Lettre ouverte par Karl Blackburn, président et chef de la direction du CPQ, publiée le 30 septembre 2024 dans La Presse+.
Il est temps de tirer la sonnette d’alarme.
Le Conseil du patronat du Québec le rappelle constamment, depuis plusieurs années, l’environnement d’affaires au Québec se détériore. Ce constat, qui peut sembler alarmiste pour certains, est pourtant la réalité à laquelle nos entreprises doivent faire face au quotidien.
Nos entreprises, qu’elles soient des fleurons bien établis ou de jeunes pousses prometteuses, peinent à naviguer dans un environnement de plus en plus contraignant, tant sur le plan fiscal qu’administratif, sans parler du cynisme ambiant dans l’opinion publique.
Ces contraintes ne sont pas sans conséquence : elles freinent notre capacité à innover, à croître et à attirer les talents indispensables à notre développement.
Cette dynamique s’observe surtout dans l’attraction des entreprises étrangères. Le Québec a longtemps été perçu comme une terre d’opportunités pour les investisseurs étrangers, mais cette perception s’effrite. Face à la compétition mondiale, nos gouvernements se voient obligés d’adapter les règles pour convaincre des entreprises d’ailleurs de venir s’installer chez nous, entraînant des enjeux notamment en matière d’acceptabilité sociale.
Cela fait en sorte que nos propres entreprises sont freinées, tandis que des conditions plus favorables sont offertes à celles qui viennent de l’extérieur. Cette dichotomie alimente un débat malsain qui met en opposition les entreprises d’ici et celles venues d’ailleurs.
Au lieu de cela, nous devrions concentrer nos efforts sur la recherche de solutions pour être capables de faire les deux.
Le Québec a le potentiel d’à la fois soutenir ses champions locaux et attirer des investissements étrangers de qualité.
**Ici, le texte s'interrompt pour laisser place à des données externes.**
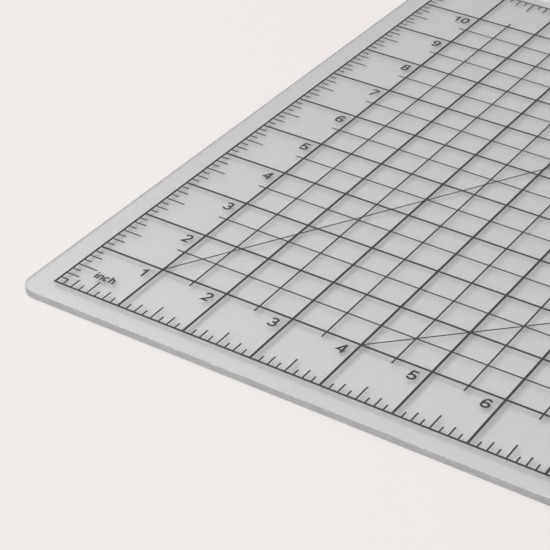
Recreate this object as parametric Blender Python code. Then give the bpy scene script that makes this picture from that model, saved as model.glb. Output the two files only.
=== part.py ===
"""Translucent self-healing cutting mat with a printed inch grid.

Three flat plies are laminated into one sheet that lies on a table. The measuring print is on its top face:
a border with edge scales, inch lines, half-inch lines and two guide lines.
X runs along the mat's long front edge, Y away from it and Z up. The origin is the middle of the underside.
"""

import math

import bmesh
import bpy
from mathutils import Matrix, Quaternion, Vector

MM = 0.001
INCH = 25.4 * MM

# Printed grid, in whole inches, and the plain margin around it
GRID_X = 17
GRID_Y = 11
MARGIN_X = 8.8 * MM
MARGIN_Y = 9.3 * MM

# Sheet
MAT_LENGTH = GRID_X * INCH + 2 * MARGIN_X
MAT_WIDTH = GRID_Y * INCH + 2 * MARGIN_Y
CORNER_RADIUS = 7.0 * MM
CORNER_SEGMENTS = 10
FACE_PLY = 0.8 * MM
CORE_PLY = 0.9 * MM
BOND_LINE = 0.05 * MM
TOP_RIM_RADIUS = 0.45 * MM
BOTTOM_RIM_RADIUS = 0.25 * MM
RIM_SEGMENTS = 3

# Print, in passes that lie one above another so that crossing lines don't share space
INK_THICKNESS = 0.02 * MM
INK_STEP = 0.03 * MM
BORDER_WIDTH = 0.85 * MM
INCH_LINE_WIDTH = 0.92 * MM
HALF_INCH_LINE_WIDTH = 0.62 * MM
TICK_WIDTH = 0.60 * MM
GUIDE_LINE_WIDTH = 0.52 * MM

# The outer band of the grid is one inch wide. The half-inch lines stop just outside its inner side.
BAND = 1
OVERSHOOT = 1 / 8

# Edge scales in eighths of an inch, with the lengths of their ticks in inches
EIGHTHS = 8
EIGHTH_TICK = 1 / 8
QUARTER_TICK = 5.0 * MM / INCH
HALF_TICK = 7.7 * MM / INCH

# Guide lines: where each starts on the inner front line, in inches, and its angle in degrees
GUIDE_LINES = {"print_guide_line_60": (1, 60), "print_guide_line_45": (4, 45)}

SHEET_COLOR = (0.60, 0.61, 0.63)
CORE_COLOR = (0.55, 0.56, 0.58)
INK_COLOR = (0.02, 0.02, 0.022)


def clear_scene():
    """Removes every object, so the script starts from an empty scene."""
    for obj in list(bpy.data.objects):
        bpy.data.objects.remove(obj, do_unlink=True)


def new_collection(name):
    collection = bpy.data.collections.new(name)
    bpy.context.scene.collection.children.link(collection)
    return collection


def plastic(name, color, roughness):
    """A plain non-metallic Principled material."""
    material = bpy.data.materials.new(name)
    material.use_nodes = True
    shader = material.node_tree.nodes["Principled BSDF"]
    shader.inputs["Base Color"].default_value = (*color, 1.0)
    shader.inputs["Roughness"].default_value = roughness
    shader.inputs["Metallic"].default_value = 0.0
    material.diffuse_color = (*color, 1.0)
    return material


def add_object(name, bm, location, material, collection):
    """Turns a bmesh into a named object with its own material."""
    mesh = bpy.data.meshes.new(name)
    bm.to_mesh(mesh)
    bm.free()
    obj = bpy.data.objects.new(name, mesh)
    obj.location = location
    mesh.materials.append(material)
    collection.objects.link(obj)
    return obj


# ---- sheet ----

def round_edges(bm, edges, radius, segments):
    bmesh.ops.bevel(bm, geom=edges, offset=radius, segments=segments, profile=0.5, affect="EDGES")


def vertical_edges(bm):
    return [edge for edge in bm.edges if edge.verts[0].co.z * edge.verts[1].co.z < 0]


def rim_edges(bm, side):
    """Edges around the upper (side 1) or lower (side -1) face."""
    return [edge for edge in bm.edges if all(vert.co.z * side > 0 for vert in edge.verts)]


def add_ply(name, bottom, thickness, rims, color, collection):
    """One flat ply with rounded corners. rims gives the edge radius of its upper (1) or lower (-1) face."""
    bm = bmesh.new()
    size = Matrix.Diagonal((MAT_LENGTH, MAT_WIDTH, thickness, 1.0))
    bmesh.ops.create_cube(bm, size=1.0, matrix=size)
    round_edges(bm, vertical_edges(bm), CORNER_RADIUS, CORNER_SEGMENTS)
    for side, radius in rims.items():
        round_edges(bm, rim_edges(bm, side), radius, RIM_SEGMENTS)
    material = plastic(name, color, roughness=0.45)
    ply = add_object(name, bm, (0, 0, bottom + thickness / 2), material, collection)
    ply.data.shade_smooth()
    ply.data.set_sharp_from_angle(angle=math.radians(40))
    return bottom + thickness


def add_sheet(collection):
    """Stacks the plies from the table up, with a bond line between them. Returns the top face's height."""
    top = add_ply("bottom_ply", 0.0, FACE_PLY, {-1: BOTTOM_RIM_RADIUS}, SHEET_COLOR, collection)
    top = add_ply("core_ply", top + BOND_LINE, CORE_PLY, {}, CORE_COLOR, collection)
    return add_ply("top_ply", top + BOND_LINE, FACE_PLY, {1: TOP_RIM_RADIUS}, SHEET_COLOR, collection)


# ---- print ----

def add_line(bm, start, end, width):
    """A thin box of ink between two points of the grid, given in inches from its front left corner."""
    run = Vector(end) - Vector(start)
    middle = (Vector(start) + Vector(end)) / 2 * INCH
    turn = Quaternion((0, 0, 1), math.atan2(run.y, run.x))
    size = Vector((run.length * INCH, width, INK_THICKNESS))
    bmesh.ops.create_cube(bm, size=1.0, matrix=Matrix.LocRotScale(middle.to_3d(), turn, size))


def line_layer(name, lines, level, sheet_top, collection):
    """One object of ink lines, each given as start, end and width. Level counts the print passes from 0."""
    bm = bmesh.new()
    for start, end, width in lines:
        add_line(bm, start, end, width)
    height = sheet_top + (level + 1) * INK_STEP - INK_THICKNESS / 2
    corner = (-GRID_X * INCH / 2, -GRID_Y * INCH / 2, height)
    return add_object(name, bm, corner, plastic(name, INK_COLOR, roughness=0.6), collection)


def crossing_layer(name, along_x, along_y, level, sheet_top, collection, cutters):
    """Unites lines along X with the lines along Y that cross them, into one body."""
    layer = line_layer(name, along_x, level, sheet_top, collection)
    crossing = line_layer(name + "_along_y", along_y, level, sheet_top, cutters)
    crossing.display_type = "WIRE"
    crossing.hide_render = True
    union = layer.modifiers.new("union", "BOOLEAN")
    union.operation = "UNION"
    union.solver = "EXACT"
    union.object = crossing


def tick_length(eighth):
    """The tick at the half inch is the longest, then those at the quarters."""
    if eighth % EIGHTHS == EIGHTHS // 2:
        return HALF_TICK
    if eighth % 2 == 0:
        return QUARTER_TICK
    return EIGHTH_TICK


def tick_positions(inches):
    """Position in inches and length of each tick along a scale. The whole inches have no tick."""
    return [(eighth / EIGHTHS, tick_length(eighth)) for eighth in range(inches * EIGHTHS) if eighth % EIGHTHS]


def add_border_and_scales(level, sheet_top, collection, cutters):
    """The border with its inward ticks. The first two ticks at each corner meet and close a small square."""
    corner = BORDER_WIDTH / 2 / INCH
    along_x = [((-corner, y), (GRID_X + corner, y), BORDER_WIDTH) for y in (0, GRID_Y)]
    along_y = [((x, -corner), (x, GRID_Y + corner), BORDER_WIDTH) for x in (0, GRID_X)]
    for y, length in tick_positions(GRID_Y):
        along_x.append(((0, y), (length, y), TICK_WIDTH))
        along_x.append(((GRID_X - length, y), (GRID_X, y), TICK_WIDTH))
    for x, length in tick_positions(GRID_X):
        along_y.append(((x, 0), (x, length), TICK_WIDTH))
        along_y.append(((x, GRID_Y - length), (x, GRID_Y), TICK_WIDTH))
    crossing_layer("print_border_and_scales", along_x, along_y, level, sheet_top, collection, cutters)


def add_inch_lines(level, sheet_top, collection, cutters):
    """Bold lines at every whole inch, from border to border."""
    along_x = [((0, y), (GRID_X, y), INCH_LINE_WIDTH) for y in range(1, GRID_Y)]
    along_y = [((x, 0), (x, GRID_Y), INCH_LINE_WIDTH) for x in range(1, GRID_X)]
    crossing_layer("print_inch_lines", along_x, along_y, level, sheet_top, collection, cutters)


def add_half_inch_lines(level, sheet_top, collection, cutters):
    """Thin lines halfway between the inch lines, inside the outer band but for a short overshoot."""
    low = BAND - OVERSHOOT
    high_x = GRID_X - low
    high_y = GRID_Y - low
    along_x = [((low, y + 0.5), (high_x, y + 0.5), HALF_INCH_LINE_WIDTH) for y in range(BAND, GRID_Y - BAND)]
    along_y = [((x + 0.5, low), (x + 0.5, high_y), HALF_INCH_LINE_WIDTH) for x in range(BAND, GRID_X - BAND)]
    crossing_layer("print_half_inch_lines", along_x, along_y, level, sheet_top, collection, cutters)


def add_guide_lines(level, sheet_top, collection):
    """Slanting lines that run from the inner front line to the inner back line."""
    rise = GRID_Y - 2 * BAND
    for name, (start_x, angle) in GUIDE_LINES.items():
        end_x = start_x + rise / math.tan(math.radians(angle))
        line = ((start_x, BAND), (end_x, BAND + rise), GUIDE_LINE_WIDTH)
        line_layer(name, [line], level, sheet_top, collection)


def main():
    clear_scene()
    parts = new_collection("cutting_mat")
    cutters = new_collection("cutters")
    sheet_top = add_sheet(parts)
    add_border_and_scales(0, sheet_top, parts, cutters)
    add_inch_lines(1, sheet_top, parts, cutters)
    add_half_inch_lines(2, sheet_top, parts, cutters)
    add_guide_lines(3, sheet_top, parts)


main()
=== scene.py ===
"""Looks of the translucent cutting mat: laminated sheet, screen print and numerals, on a pale table."""

import math

import bmesh
import bpy
from mathutils import Matrix, Quaternion, Vector


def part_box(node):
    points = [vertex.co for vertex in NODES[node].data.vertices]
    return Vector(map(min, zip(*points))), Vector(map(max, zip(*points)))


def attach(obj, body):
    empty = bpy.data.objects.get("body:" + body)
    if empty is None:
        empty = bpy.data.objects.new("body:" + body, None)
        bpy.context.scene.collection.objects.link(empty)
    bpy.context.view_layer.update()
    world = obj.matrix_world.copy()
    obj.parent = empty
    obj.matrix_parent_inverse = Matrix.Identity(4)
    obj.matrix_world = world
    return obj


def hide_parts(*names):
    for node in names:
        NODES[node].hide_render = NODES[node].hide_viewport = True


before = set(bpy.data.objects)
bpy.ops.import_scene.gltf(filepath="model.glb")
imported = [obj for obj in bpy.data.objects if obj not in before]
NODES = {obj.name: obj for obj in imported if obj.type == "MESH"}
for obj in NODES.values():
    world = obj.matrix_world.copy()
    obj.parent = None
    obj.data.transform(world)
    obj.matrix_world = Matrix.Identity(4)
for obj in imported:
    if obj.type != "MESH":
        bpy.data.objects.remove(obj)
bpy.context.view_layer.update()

MM = 0.001
INCH = 25.4 * MM

# Sheet
CORNER_RADIUS = 7.0 * MM
CORNER_SEGMENTS = 24
TOP_RIM_RADIUS = 0.45 * MM
BOTTOM_RIM_RADIUS = 0.25 * MM
RIM_SEGMENTS = 5

# Plastic: the tint of the view through it and of the light through it, and the share that isn't milky
SHEET_TINT = (0.80, 0.815, 0.82)
LIGHT_TINT = (0.91, 0.915, 0.915)
SHEET_CLARITY = 0.88
SHEET_IOR = 1.5
SHEET_ROUGHNESS = (0.20, 0.28)
GRAIN_SCALE = 2500
GRAIN_DEPTH = 0.05 * MM
GRAIN_STRENGTH = 0.1

# Numerals and unit word, in inches of the printed grid
NUMERAL_HEIGHT = 0.187
NUMERAL_FROM_LINE = 0.104
NUMERAL_BELOW_LINE = 0.098
UNIT_WORD = "inch"
UNIT_WORD_HEIGHT = 0.141
UNIT_WORD_CORNER = (0.342, 0.352)

# Stroke letters. Lengths are shares of the letter height. Edges shorter than SLIVER are dissolved, and
# MITRE_LIMIT keeps the tips of sharp corners short.
NUMERAL_STROKE = 0.172
UNIT_WORD_STROKE = 0.21
SIDE_BEARING = 0.12
DIGIT_ADVANCE = 0.78
SLIVER = 0.001
SAME_POINT = 1e-6
MITRE_LIMIT = 0.4
ARC_STEP_DEGREES = 12

# Ink
INK_THICKNESS = 0.02 * MM
INK_DARK = (0.022, 0.022, 0.023, 1)
INK_LIGHT = (0.052, 0.052, 0.054, 1)
INK_ROUGHNESS = (0.45, 0.6)
INK_PATCH_SCALE = 900

# Table top: how far it reaches from the middle, and how far it lies under the mat so that faces don't meet
TABLE_REACH = 4.0
TABLE_DROP = 0.05 * MM
TABLE_COLOR = (0.81, 0.77, 0.757, 1.0)
TABLE_ROUGHNESS = 0.8

# Camera
AIM_INCHES = (2.276, 1.721)
CAMERA_AZIMUTH = 31.55
CAMERA_ELEVATION = 33.62
CAMERA_ROLL = 1.50
CAMERA_DISTANCE = 0.6393
CAMERA_LENS = 126.3
CAMERA_SENSOR = 36.0

# Light: how far each lamp leans off the vertical to the left and to the front in degrees, its size along Y
# and across it in metres, and its power in watts. The card stands in for a pale board, behind on the left.
LAMP_DISTANCE = 2.6
LAMPS = {
    "softbox": {"left": 15, "front": 15, "size": (4.5, 2.0), "power": 88},
    "card": {"left": 39, "front": -34, "size": (0.9, 0.9), "power": 2.6},
}
WORLD_STRENGTH = 0.25

PLIES = ("bottom_ply", "core_ply", "top_ply")
PRINT_NODES = [name for name in NODES if name.startswith("print_")]


class Grid:
    """The printed inch grid: its corner, its size in inches and the height of the face it is printed on."""

    def __init__(self):
        low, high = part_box("print_inch_lines")
        self.corner = Vector((low.x, low.y))
        self.count_x = round((high.x - low.x) / INCH)
        self.count_y = round((high.y - low.y) / INCH)
        self.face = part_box("top_ply")[1].z
        self.ink_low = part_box("print_border_and_scales")[0].z

    def point(self, x, y, z=None):
        """A place on the printed face, from inches along the front and left scales."""
        flat = self.corner + Vector((x, y)) * INCH
        return Vector((flat.x, flat.y, self.face if z is None else z))


grid = Grid()


# ---- small helpers ----

def new_object(name, bm):
    mesh = bpy.data.meshes.new(name)
    bm.to_mesh(mesh)
    bm.free()
    obj = bpy.data.objects.new(name, mesh)
    bpy.context.scene.collection.objects.link(obj)
    return obj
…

Ces deux objectifs ne sont pas mutuellement exclusifs.
Bien au contraire, ils peuvent se renforcer mutuellement si nous savons tirer parti de nos forces. Cela demande aux gouvernements de mieux saisir le rôle que peut jouer l’économie et d’adapter l’environnement d’affaires en proposant une vision qui détonne avec les tendances interventionnistes qui ont caractérisé la plupart des gouvernements récents.
Cela m’amène à un point crucial : nous avons, collectivement, perdu une partie de notre ambition.
Le Québec a jadis été reconnu mondialement pour ses réussites entrepreneuriales. Des entreprises comme Bombardier, Premier Tech et Cascades, pour ne nommer que celles-ci, ont mis le Québec sur la carte mondiale de l’innovation et du savoir-faire industriel. Ces succès étaient le fruit d’une ambition partagée par l’ensemble de la société, d’une vision tournée vers l’avenir et d’une volonté de repousser les limites. Où est passée cette ambition ?
Aujourd’hui, la saveur du jour est de montrer du doigt les entreprises comme étant responsables de nombreux maux qui affectent notre société.
Nous ne pouvons pas continuer ainsi. Renouons avec cette ambition qui a fait la renommée du Québec. Oui, il y a des défis à relever, mais ces défis ne seront surmontés que si nous travaillons ensemble, dans un climat de collaboration et non d’opposition.
En fin de compte, nous avons deux options devant nous. La première, nous pouvons continuer à nous plaindre et faire fi de la réalité dans laquelle nous vivons, ou alors, la deuxième, nous pouvons choisir de nous retrousser les manches, de renouer avec notre esprit entrepreneurial et de créer les conditions propices qui amèneront davantage de prospérité.
Nous avons le pouvoir d’être les chefs de file comme ce fut le cas par le passé, mais cela ne pourra se faire si nous avons collectivement perdu cette ambition.